Initially, the judge’s decision is impractical. Since the judge was not bound under Rule 11(c)(1)(C), he could have hit Walker with up to a 20-year sentence. Of course, the relevant conduct rules would have allowed the judge to consider the facts of the other counts in doing so even though Walker did not enter a guilty plea to those counts. Thus, the “truth in sentencing” function would have been satisfied.
Moreover, the grouping rules under the Guidelines would likely not push the Guideline range much higher than what was stipulated even if Walker had been convicted of the six counts. Still further, given the relatively small total quantities, imposing consecutive sentences, had Walker been found guilty of the six counts of the indictment, might well be deemed substantively unreasonable on appeal even if the judge thought more than 20 years was warranted. Judge Goodwin demonstrated that he is fully able to write a 27-page opinion rejecting the plea agreement, so he is obviously fully capable of writing a 27-page opinion justifying a significant upward departure or variance. After all, Walker’s guilty plea gave the judge 20 years to play with. In short, there was no practical need to reject the plea agreement even if the judge wanted to make Walker’s case an object lesson.
Still further, the government got a cooperation agreement out of Walker. The judge gives short shrift to that benefit. Weighing the costs and benefits to the government (and thus the public) in making deals with offenders is generally the province of the Executive and not the judiciary. Judge Goodwin encroached too far into the Executive’s prerogative when he proposed making it a standard procedure to question the prosecutor’s bona fides in making non-binding plea deals.[vi]
Additionally, and equally important, the judge’s decision will raise havoc with CDLs. Pray tell what is a zealous criminal defense lawyer to make of the judge’s opinion? Just exactly what is a CDL to tell a defendant about his or her options given the judge’s four-part test? At the very least, Judge Goodwin’s opinion is so open ended that I cannot conceive how a CDL could reasonably explain the risks and rewards of trying the case, cooperating with the government or even pleading guilty without a plea agreement to some but not all the charges in the indictment thus attempting to force the government to dismiss the remaining charges or make the effort to try the other counts.[vii]

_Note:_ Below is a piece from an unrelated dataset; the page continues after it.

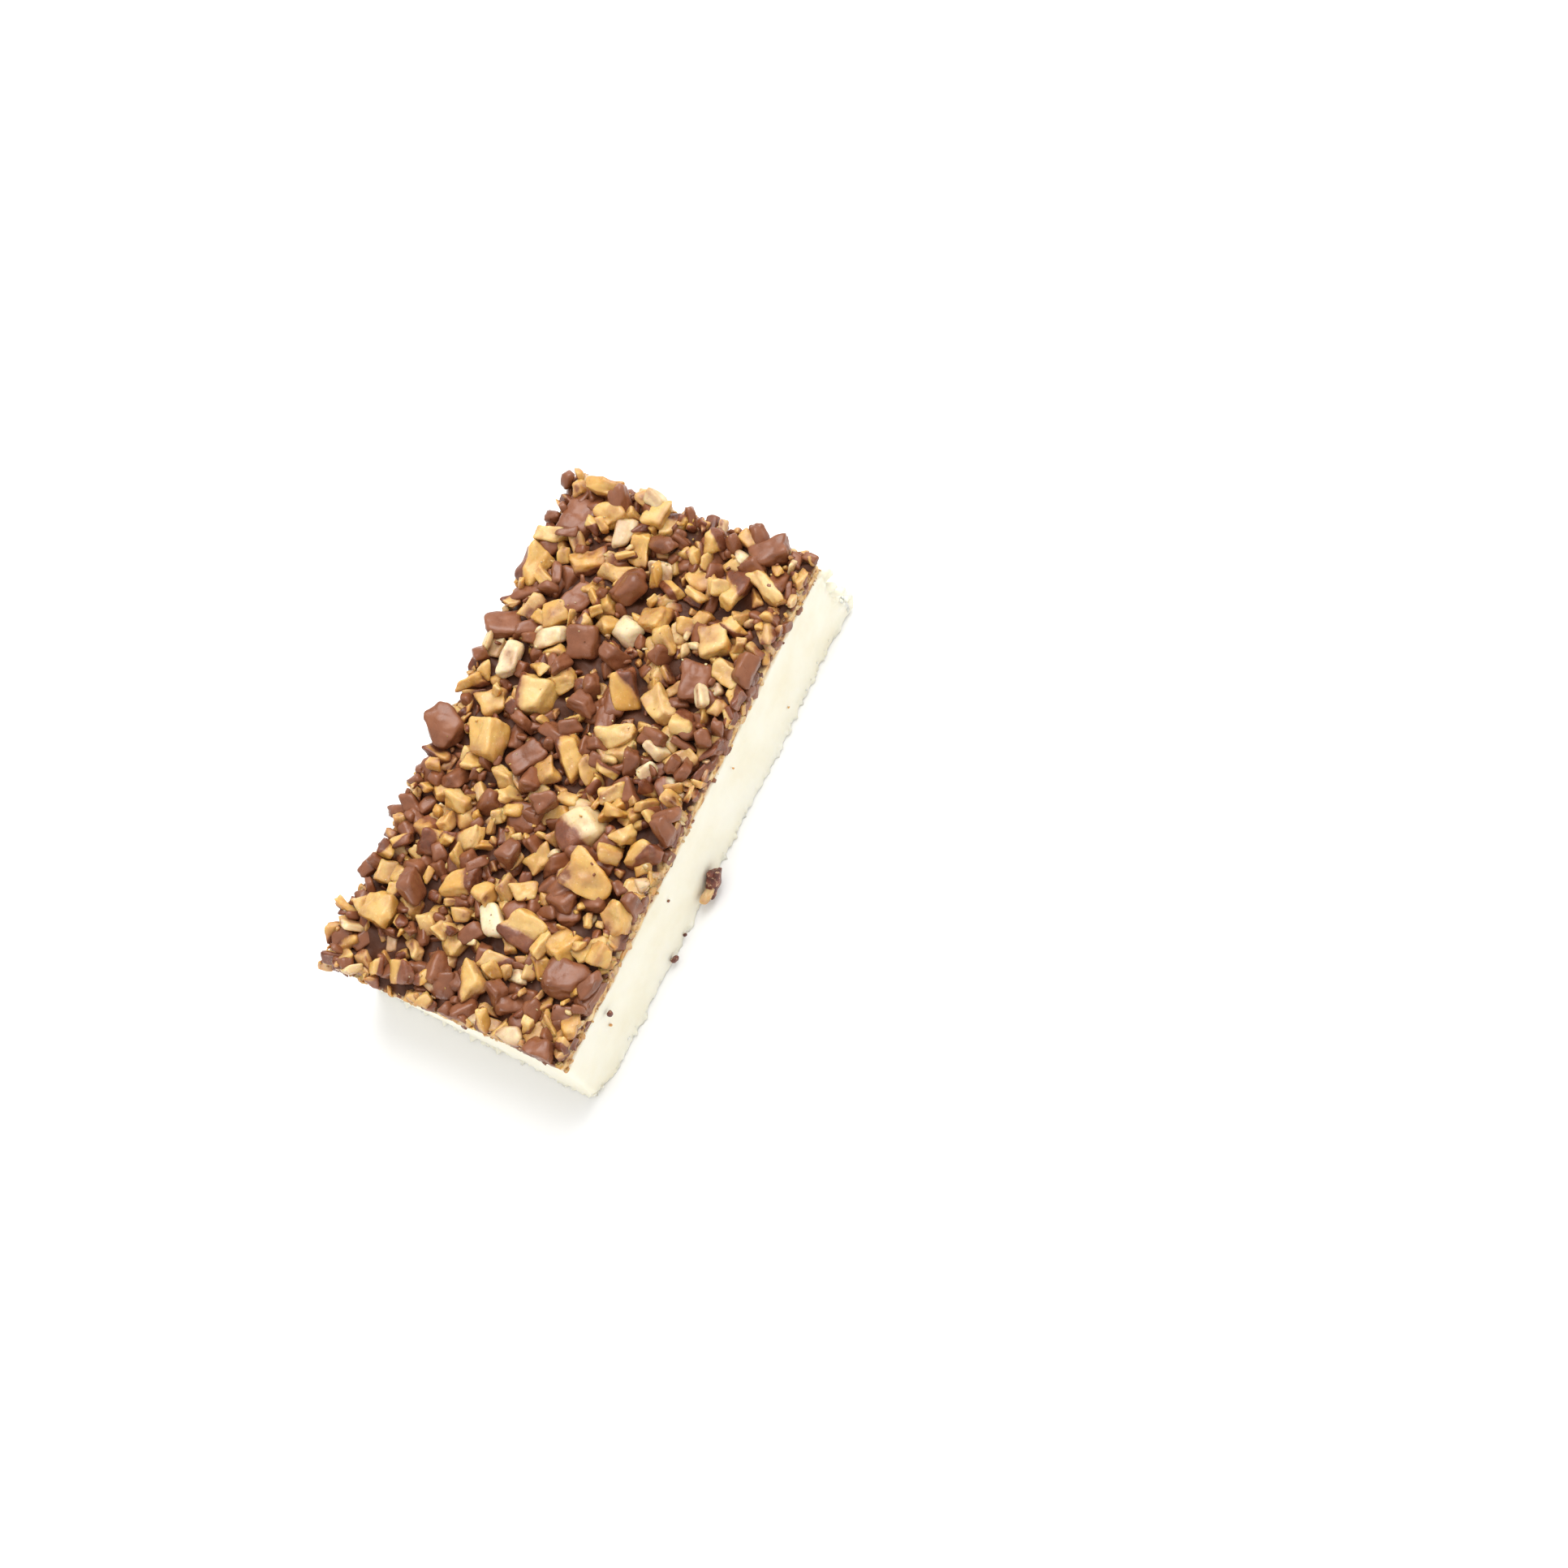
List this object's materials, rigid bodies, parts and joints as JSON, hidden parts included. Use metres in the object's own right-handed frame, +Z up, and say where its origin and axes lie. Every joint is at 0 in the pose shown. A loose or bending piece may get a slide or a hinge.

Next, and without meaning to be overly snarky, give me a break, please, on the public educational function of criminal jury trials.[viii] If that function is truly satisfied by trials (and I doubt it, especially for very low-level drug dealers like Walker), that same function can be satisfied by a sentencing hearing where all the facts are laid out for the public to know and understand, especially when you have a skilled writer like Judge Goodwin who can explain, in accessible language, what is at stake.[ix]
Finally, Judge Goodwin has an evident nostalgia for jury trials. That sentiment is floating around among many other federal district judges of his vintage and mine. Guess what? It is our job to make jury trials available; it is not our job to shove them down the throats of those who don’t want them.

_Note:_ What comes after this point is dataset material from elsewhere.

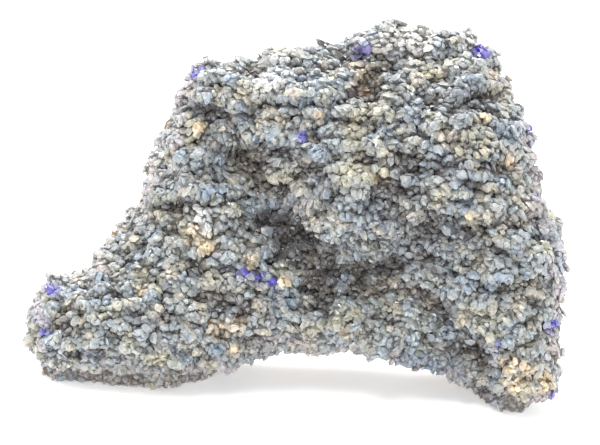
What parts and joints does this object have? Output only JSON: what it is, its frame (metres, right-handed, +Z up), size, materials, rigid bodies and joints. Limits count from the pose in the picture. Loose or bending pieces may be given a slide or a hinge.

In summary, Judge Goodwin wrote a magnificent opinion.[x] It is, however, manifestly wrong.
Richard G. Kopf
Senior United States District Judge (Nebraska)

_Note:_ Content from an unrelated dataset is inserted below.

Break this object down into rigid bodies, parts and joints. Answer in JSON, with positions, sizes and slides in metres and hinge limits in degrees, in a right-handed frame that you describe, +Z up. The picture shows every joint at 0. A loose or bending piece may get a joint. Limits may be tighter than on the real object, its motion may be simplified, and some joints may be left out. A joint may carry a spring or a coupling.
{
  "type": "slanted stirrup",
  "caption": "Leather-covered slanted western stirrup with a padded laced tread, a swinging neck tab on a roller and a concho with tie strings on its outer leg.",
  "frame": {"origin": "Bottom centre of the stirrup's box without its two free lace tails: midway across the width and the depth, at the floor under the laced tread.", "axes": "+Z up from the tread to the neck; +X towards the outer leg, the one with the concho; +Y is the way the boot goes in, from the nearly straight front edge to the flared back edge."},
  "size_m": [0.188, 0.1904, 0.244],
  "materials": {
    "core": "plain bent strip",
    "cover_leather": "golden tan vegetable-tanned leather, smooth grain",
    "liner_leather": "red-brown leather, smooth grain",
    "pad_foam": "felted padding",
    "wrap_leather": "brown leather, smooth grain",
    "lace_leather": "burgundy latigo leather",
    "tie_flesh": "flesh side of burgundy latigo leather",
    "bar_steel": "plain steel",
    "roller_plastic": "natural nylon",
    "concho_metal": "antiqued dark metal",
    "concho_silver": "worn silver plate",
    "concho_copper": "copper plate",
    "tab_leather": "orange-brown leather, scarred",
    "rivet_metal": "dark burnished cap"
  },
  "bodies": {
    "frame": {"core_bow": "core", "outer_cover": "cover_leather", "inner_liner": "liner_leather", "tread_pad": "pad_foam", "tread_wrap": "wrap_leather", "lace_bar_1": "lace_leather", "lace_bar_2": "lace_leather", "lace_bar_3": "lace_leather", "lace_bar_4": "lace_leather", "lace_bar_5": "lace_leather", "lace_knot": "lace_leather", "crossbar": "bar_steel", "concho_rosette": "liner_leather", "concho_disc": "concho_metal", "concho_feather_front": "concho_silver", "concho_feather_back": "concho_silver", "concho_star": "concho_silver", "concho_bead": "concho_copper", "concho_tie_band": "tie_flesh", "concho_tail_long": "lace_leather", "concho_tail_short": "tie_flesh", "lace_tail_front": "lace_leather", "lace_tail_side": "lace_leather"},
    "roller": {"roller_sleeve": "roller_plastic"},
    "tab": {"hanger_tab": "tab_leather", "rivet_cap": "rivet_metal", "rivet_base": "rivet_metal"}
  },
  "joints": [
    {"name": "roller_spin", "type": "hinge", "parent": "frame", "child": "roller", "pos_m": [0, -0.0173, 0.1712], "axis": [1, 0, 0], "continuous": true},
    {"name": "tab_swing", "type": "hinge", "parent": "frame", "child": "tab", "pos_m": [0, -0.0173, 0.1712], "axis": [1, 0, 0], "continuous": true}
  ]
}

[i] The Almanac of the Federal Judiciary (that judges like me deny reading) provides a glowing description of Judge Goodwin, including the notation that he leans slightly toward the criminal defense side. The Almanac is not publicly available because it is marketed to lawyers for a substantial fee. By sampling lawyers who practice before the particular judge, the Almanac is intended to give lawyers who are unfamiliar with the judge insights into such things as the judge’s legal and trial skills, his or her temperament, and his or her leanings in criminal cases generally and at sentencing specifically.
[ii] US v. Walker, 2:17-cr-00010 (S.D. W.Va., June 26, 2017).
[iii] The drug facts recited in the plea agreement are slightly different. Those facts are set forth in my description of the plea agreement.
[v] It is not available on CM/ECF.
[vi] There may be something else at play here that is equally concerning. In the indictment the government did not charge a § 924(c) count that would have imposed a consecutive sentence of least five years for the gun. That may have disturbed the judge, but if so, it is not evident from his opinion.
[vii] I know of no authority that would prohibit a defendant from pleading straight up to one or more counts but not all counts. I doubt that Judge Goodwin would have the authority to reject such a plea. While the government would have to make a decision about whether to try the rest of the case, it could decide “to hell with it.” It wouldn’t even have to ask the judge for permission to dismiss the remainder of the indictment. It could simply let the speedy trial clock run out. It is true, however, that this would take genitalia of steel for both the CDL and the prosecutor.
[viii] “My twenty-two years of imposing long prison sentences for drug crimes persuades me that the effect of law enforcement on the supply side of the illegal drug market is insufficient to solve the heroin and opioid crisis at hand. I also see scant evidence that prohibition is preventing the growth of the demand side of the drug market. Nevertheless, policy reform, coordinated education efforts, and expansion of treatment programs are not within my bailiwick. I may only enforce the laws of illicit drug prohibition. . . . . [But] [t]he law is the law, and I am satisfied that enforcing the law through public adjudications focuses attention on the heroin and opioid crisis. . . .”
Walker, Slip. Op. at pp. 26-27.
[ix] To protect cooperators while they are in prison, some courts like mine (with the 8th heaviest criminal caseload in the nation on a per-judge basis) have developed methods to conceal cooperation language while still making plea agreements and transcripts of plea hearings available to the public. The Bureau of Prisons is also assisting with such efforts. For obvious reasons, I will not provide further details. Suffice it to state that, with encouragement and approval from the highest levels of the judiciary’s governance structure, a balance between the rights of the public and the press and the safety of cooperators has been struck.